У нас с Олегом был очень виноватый вид, ибо мы, в общем, чувствовали, что делаем что-то не то, но уже поздно было — надо было доделывать! Как-то так не бросишь на полдороге… И мы докрасили уже без ажиотажа. Он смотрел на меня виноватыми глазами, и я ему отвечала виноватым взглядом, потому что ни он меня не остановил, ни я его. Вот так мы докрасили эту батарею… До кухни мы, по-моему, не дошли, и на этом наша деятельность закончилась.
Кроме того, я еще покрасила дверь в стенном шкафу, который начала раскрашивать обычными своими узорами, а Олег нарисовал на ней масляными красками совершенно неприличную обнаженную женщину, которую я потом пыталась частично закрыть всякими цветочками. Она у него сидела и как-то изгибалась — поза была совершенно непристойная. Рисунок был большой, но низ этой женщины мне удалось «задрапировать» всякими листиками, кустарниками и т. д., а верх с грудями и какой-то очень странной уродливой головой так и остался обнаженным. Баба эта ему явно не удалась…

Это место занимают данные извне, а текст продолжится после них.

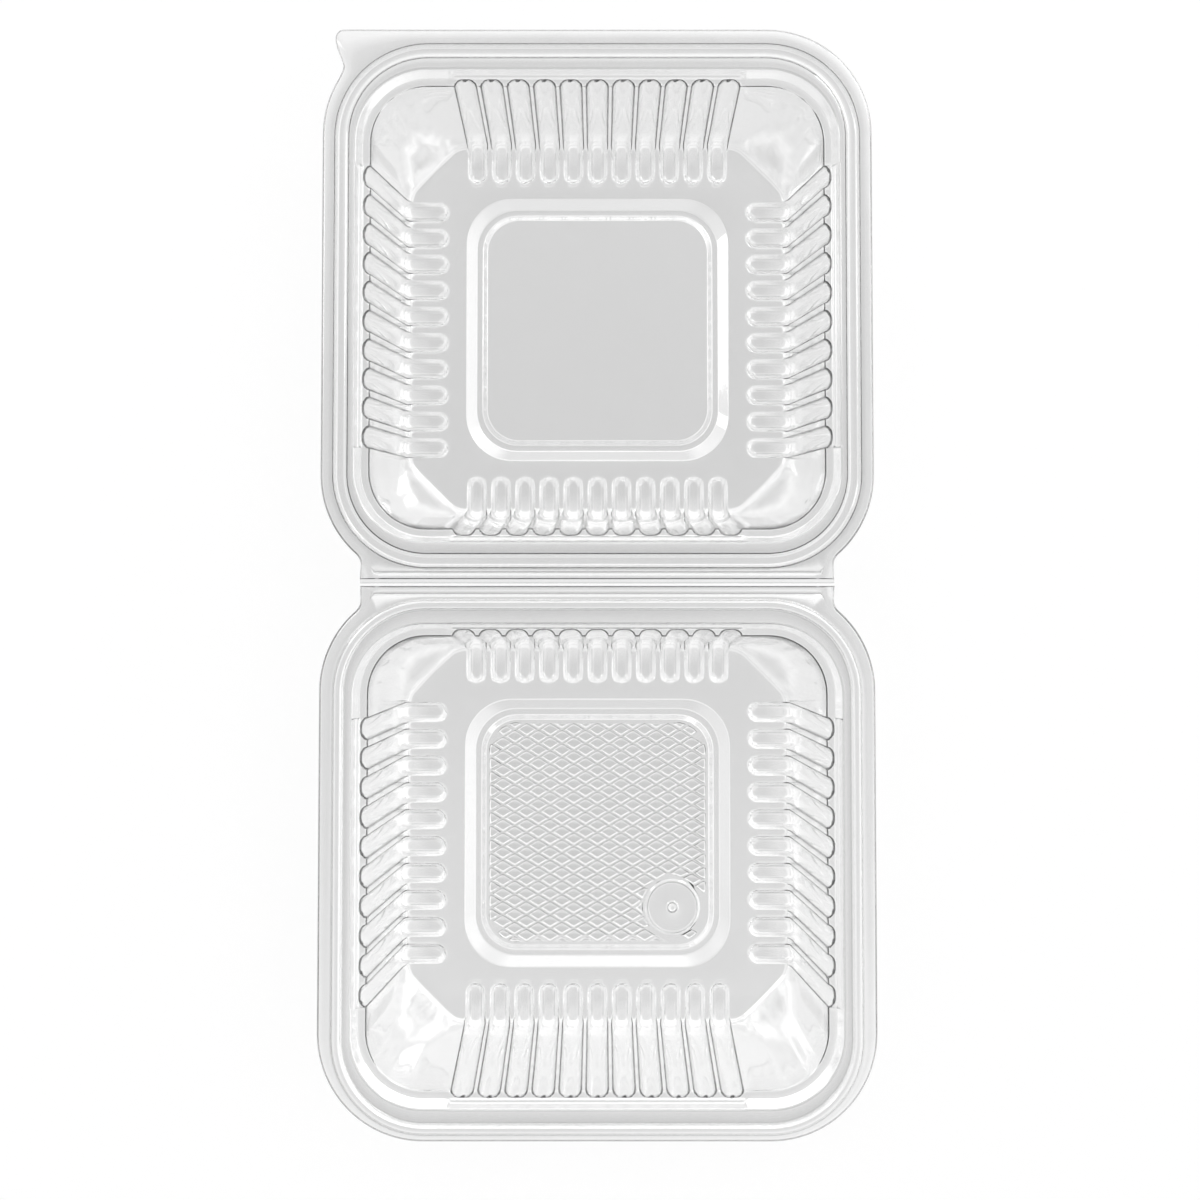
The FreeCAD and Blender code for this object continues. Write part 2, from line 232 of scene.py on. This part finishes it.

Представляю, как люди, которые потом въехали в эту квартиру, наверное, думали: «Боже мой, кто это тут жил?…» Я на эту дверь смотрела каждый вечер и все размышляла: как бы мне еще тут подкрасить немножечко? Но потом плюнула на это дело и «остыла» к этой женщине. Так она и торчала в моей комнате, выглядывая из зелени.
СКВОЗЬ ЦЕЙСОВСКИЕ ЛИНЗЫОлег очень интересовался окнами людей. Когда мы жили на улице Новаторов, там стоял дом напротив — можно было просто подходить и смотреть из своего окна без всякого бинокля «в чужую жизнь». Однажды мы с ним наблюдали, как семья собиралась в отпуск. Олег говорит:
— Смотри, она укладывает чемодан. Или она уходит от него, или они едут в отпуск.
Мы страшно заинтересовались, а Лиза все повторяла:
— Господи! Ну какое вам дело, в конце концов…
Олег отвечал:
— Нет, ну интересно же!..
Потом спросил:
— Ольга, а у них есть машина?
— По-моему, есть.
— Ну-ка, сбегай посмотри!
Зная примерно, где входная дверь той квартиры, я обогнула дом и посмотрела: что там у подъезда? Вернулась и «докладываю»:
— Ты знаешь, там стоят две машины. Я думаю, что одна из них — вот этого семейства.
Потом мы-таки увидели их в автомобиле, возвращаясь откуда-то домой. Мимо прошла одна из тех машин, и в ней втроем сидели: муж, жена и мальчик. Я говорю:
— Ну, точно… У них машина, и они уехали отдыхать.
Олег даже потом по утрам подходил к окну и как бы невзначай бросал:
— Да-а-а… А они — в отпуске!..
Вот такую семью он выбрал «для наблюдений».
А бинокль у него появился так. Когда 9 июля 1980 года они с Лизой купили новый телевизор и уже погрузились в машину, Олег вдруг сказал:
— Подожди! Минуточку, минуточку…
Вернулся в магазин (если не ошибаюсь, это было в «Эфире» на улице Горького) и возвратился обратно с биноклем, который по тем временам стоил довольно дорого — сто с чем-то рублей, по-моему. Лиза удивилась:
— А зачем тебе бинокль?
— Не-е-ет… Когда живешь на семнадцатом этаже, надо такую Москву видеть… Бинокль обязательно!..
И он действительно «путешествовал» по Москве с биноклем. Садился в свое кресло, ставя его у самого окна и вот так вот «ездил» по всем районам, улицам, зданиям, куполам… Потом «приезжал» к этим нашим домам, стоящим напротив. Он опять выбрал себе одну семью в доме напротив. Все остальные — какие-то неинтересные, а тут так: у них была очень приятная обстановка на кухне, красивый цвет абажура. Вот их он и приметил, и они ему нравились. Первое время, когда бинокль у него только появился, он восхищался тем, как все приближается сквозь линзы:
— Вот он пришел… устроился… читает газету… но я не могу рассмотреть какую — не видно… очень жалко!
Вообще Олег умел находить какую-то радость даже вот в этом. У него это снимало напряжение. Он приходил с биноклем в кабинет, устраивался и потом выходил на кухню уже совершенно другим. В такие дни иногда он входил в квартиру столь мрачный, какой-то несчастный, что мне хотелось его утешить. А он отправлялся в кабинет, а потом шел к нам с «оптическими новостями».